In this section

Severity Classification and Escalation: Severity Is a Shape

5-6 hours · Module 8

The alert you could not grade

Go back to the alert that opened the course. It is 02:14. A service account that should run unattended has signed in interactively and is reading a file server it has never touched. You have to put a severity on it, now, because severity is what decides whether it waits in a queue until morning or wakes someone up. Reach for a single number off instinct and you will be wrong in one of two expensive directions. Call it low and an active compromise sits untouched while the attacker works the file server. Call it high a few times on alerts that turn out to be benign and the next real page gets ignored, because a team that is paged for everything learns to trust nothing. The skill the course promised to teach you is not nerve and it is not caution; it is reaching the defensible grade fast, from evidence. This module is where you learn the instrument that does it.

Under-rate and the compromise runs; over-rate and the team stops trusting the queue. The grade from evidence is the narrow path between them.

The instrument is the scorecard, the central instrument of the whole course, the one every prior module has pointed forward to when it said "graded in TR8." But before the eight questions and the scoring, there is a mental model you have to hold, because it is what makes the scorecard more than a number generator. A severity is not really a number. It is a shape. The total maps to a tier and tells you roughly how bad, but the distribution of the scores, which questions drove the total, tells you what kind of incident this is and what it needs first, and that second thing is often more actionable than the tier. Two incidents can score the same total and need opposite first moves. Grade by the number alone and you lose that, you know how loud the incident is but not what it is. This sub is the shape.

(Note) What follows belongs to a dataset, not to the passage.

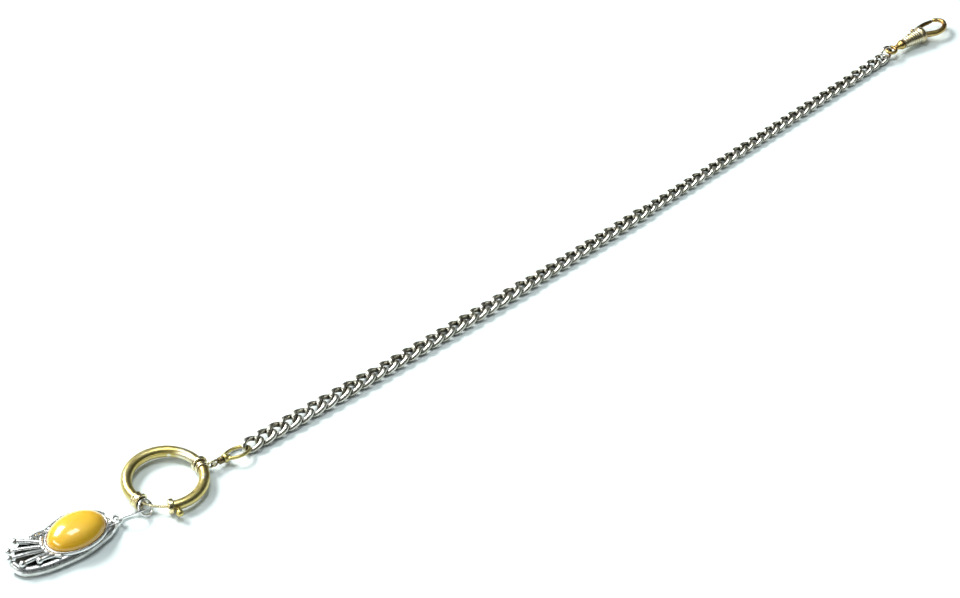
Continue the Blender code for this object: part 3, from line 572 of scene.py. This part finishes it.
BRASS = metal("worn_brass", (0.58, 0.42, 0.14), (0.50, 0.30, 0.12), (0.80, 0.74, 0.56),
              (0.045, 0.024, 0.012), dents=0.1, rough=(0.28, 0.42), patch=300, worn_from=0.6,
              grime_shade_reach=1.0, grime_shade_span=(0.22, 0.60))
RIBBED = metal("ribbed_brass", (0.62, 0.57, 0.42), (0.56, 0.46, 0.24), (0.84, 0.80, 0.68),
               (0.09, 0.06, 0.03), dents=0.1, rough=(0.26, 0.40), patch=340, worn_from=0.5,
               grime_shade_reach=0.35, grime_shade_span=(0.30, 0.80))
BRONZE = metal("dark_bronze", (0.22, 0.15, 0.06), (0.32, 0.22, 0.09), (0.60, 0.46, 0.22),
               (0.03, 0.018, 0.010), rough=(0.24, 0.40), patch=360, worn_from=0.68)
PINK_SILVER = metal("coppery_silver", (0.82, 0.79, 0.72), (0.68, 0.50, 0.38), (0.93, 0.92, 0.88),
                    (0.06, 0.035, 0.02), rough=(0.13, 0.27), patch=420, worn_from=0.55)
# A near-black metal that paints the shade between the fan's rods.
SHADE_BLACK = metal("shade_black_silver", (0.028, 0.028, 0.024), (0.050, 0.048, 0.040),
                 (0.16, 0.16, 0.15), (0.008, 0.008, 0.007), rough=(0.40, 0.60), worn_from=0.8)
STEEL = metal("spring_steel", (0.40, 0.40, 0.41), (0.32, 0.31, 0.30), (0.60, 0.60, 0.60),
              (0.04, 0.035, 0.03), rough=(0.24, 0.40))
AMBER = amber("amber_resin")
GEM = gem("clear_stones")


# Bolt ring


def swell(count, ends, middle):
    """Radii for a tube that is thickest at its middle, as shares of the middle's radius."""
    return [
        (ends + (middle - ends) * math.sin(math.pi * i / (count - 1)) ** 0.7) / middle
        for i in range(count)
    ]


def grooved(angle, share):
    """Fine lines along the inner wall of the main tube, which fade out at its ends."""
    inward = abs(math.degrees(angle) % 360 - 180)
    depth = 0.0
    for line in GROOVE_ANGLES:
        depth += math.exp(-((inward - line) / GROOVE_WIDTH) ** 2)
    return 1.0 - GROOVE_DEPTH * depth * math.sin(math.pi * share) ** 0.5


def make_collar(name, profile, easing, angle, node):
    """A turned collar round the bolt ring's tube."""
    shape = lathe(eased(profile, easing, closed=True), 64)
    piece(name, shape, PALE_GILT, "bolt_ring", [node], matrix=along_tube(angle))


def make_bolt_ring():
    points = ring_arc(*MAIN_TUBE_ARC, 110)
    shape = tube(points, MAIN_TUBE_RADII[1], 72, radii=swell(111, *MAIN_TUBE_RADII),
                 section=grooved, caps=0)
    piece("ring_main_tube", bent(shape, 0.02, 0.35), GILT, "bolt_ring", ["ring_tube"],
          matrix=ROOT)

    points = ring_arc(*BOLT_TUBE_ARC, 70)
    radii = swell(71, *BOLT_TUBE_RADII)
    outer = tube(points, BOLT_TUBE_RADII[1], 40, radii=radii, caps=0)
    thing = piece("ring_bolt_tube", outer, GILT, "bolt_ring", ["bolt_tube"],
                  matrix=ROOT)
    core = tube(ring_arc(BOLT_TUBE_ARC[0] - 1, BOLT_TUBE_ARC[1] + 1, 40),
                BOLT_TUBE_RADII[0] - TUBE_WALL, 28, caps=0)
    cut(thing, moved(core, ROOT))
    cut(thing, moved(slot_shape(), ROOT))

    make_collar("ring_socket", [
        (1.75, 1.1), (2.0, 0.95), (2.0, 0.68), (1.72, 0.5), (1.66, -0.35), (1.78, -0.5),
        (1.78, -0.85), (1.5, -1.1), (1.36, -1.1), (1.36, -0.45), (0.40, -0.45), (0.40, -0.1),
        (0.95, -0.1), (1.45, 1.0),
    ], 0.1, SOCKET_ANGLE, "bolt_socket")
    # Painted shade: a thin dark skin over the inside of the socket's funnel.
    shade_lining = lathe(eased([(1.43, 0.98), (0.94, -0.08), (0.42, -0.08), (0.42, -0.4),
                          (0.41, -0.4), (0.41, -0.06), (0.9, -0.04), (1.40, 0.98)], 0.03,
                         closed=True), 48)
    piece("ring_socket_shade_lining", shade_lining, SHADED_GILT, "bolt_ring", matrix=along_tube(SOCKET_ANGLE))

    make_collar("ring_mouth_collar", [
        (1.3, 0.6), (1.62, 0.6), (1.75, 0.42), (1.75, -0.42), (1.62, -0.6), (1.3, -0.6),
    ], 0.12, MOUTH_COLLAR_ANGLE, "mouth_collar")
    make_collar("ring_flange", [
        (1.32, 0.55), (1.7, 0.55), (1.95, 0.36), (1.95, -0.2), (1.8, -0.42), (1.32, -0.42),
    ], 0.14, FLANGE_ANGLE, "flange_collar")

    band = lathe(eased([(1.3, 0.62), (1.46, 0.62), (1.6, 0.46), (1.52, 0.1), (1.6, -0.2),
                        (1.6, -0.46), (1.46, -0.62), (1.3, -0.62)], 0.09, closed=True), 64)
    eye = moved(tube(circle(EYE_RADIUS, 36), EYE_WIRE, 14, closed=True),
                shift(x=LOOP_EYE_REACH) @ turn(180, "X"))
    piece("ring_loop_collar", joined(band, eye), PALE_GILT, "bolt_ring", ["loop_collar"],
          matrix=along_tube(LOOP_COLLAR_ANGLE))

    rod = tube(ring_arc(*BOLT_ARC, 60), BOLT_RADIUS, 20, caps=4)
    piece("ring_bolt_wire", rod, PALE_GILT, "bolt", ["ring_bolt"], matrix=ROOT)

    reach = KNOB_REACH - RING_RADIUS
    stem = lathe(eased([(0, reach - 0.3), (0.42, reach - 0.5), (0.30, reach - 0.75),
                        (0.30, 0.9), (0.36, 0.5), (0.36, 0.38), (0, 0.38)], 0.06), 28)
    knob = bent(moved(ball(KNOB_RADIUS, 36, 22), shift(z=reach)), 0.03, 1.1)
    piece("ring_knob", joined(stem, knob), GILT, "bolt", ["bolt_knob"],
          matrix=on_ring(KNOB_ANGLE) @ turn(90, "Y"))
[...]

Same total, different incident

Take two incidents that both grade out to High. The first is the hybrid backdoor you triaged in TR7: a service principal with an organisation-wide mail-read grant, signing in quietly across days. Its score is driven by data exposure and standing access, the questions about what is reachable and how durable the foothold is score high, while the questions about active spread and immediate destruction score low, because nothing is being destroyed and it is not propagating, it is sitting on broad, quiet access. The second is an active-spread incident: a credential compromised and being used right now to move laterally across hosts, authentications firing against new machines minute by minute. Its score is driven by the live, spreading activity, the questions about whether it is happening now and how fast it is moving score high, while the data-exposure questions may score lower because you have not yet seen what was taken.

Both total High. Both deserve to wake someone. But they need opposite first moves, and the number does not tell you that, the shape does. The data-exposure incident needs you to scope and revoke the standing access before more mail is read, the urgency is about reach and persistence, and an hour's delay means more data exposed through a foothold that is not going anywhere on its own. The active-spread incident needs you to contain the propagation now, this minute, because every minute it spreads to another host, and scoping the full data picture can follow once the bleeding stops. Same tier, opposite first action, and the only thing that tells you which is the distribution of the scores. That is why severity is a shape: the tier sets the urgency, but the shape sets the response.

Same total, opposite profiles. The number tells you both are serious; only the shape tells you one needs revocation first and the other needs containment first.

Why a grade beats a gut call

The reason to run an instrument at all, rather than trusting an experienced analyst's instinct, is not that instinct is usually wrong, a good analyst's gut is often right. It is that a gut call cannot be checked, cannot be handed off, and cannot be defended. When the CISO asks at 3am why you woke them, "it felt bad" is not an answer; "it scored High, driven by confirmed data exposure and standing tenant access, here is the evidence for each" is. When you hand the incident to the next shift, your instinct does not transfer, but a scored card does, the next analyst sees exactly what you saw and why you graded it as you did. And when an auditor asks three months later why an incident was or was not escalated, a scored card is a record and a feeling is not. The scorecard turns the same judgment a good analyst would make into something repeatable, defensible, and portable, which is what makes a fast decision a trustworthy one.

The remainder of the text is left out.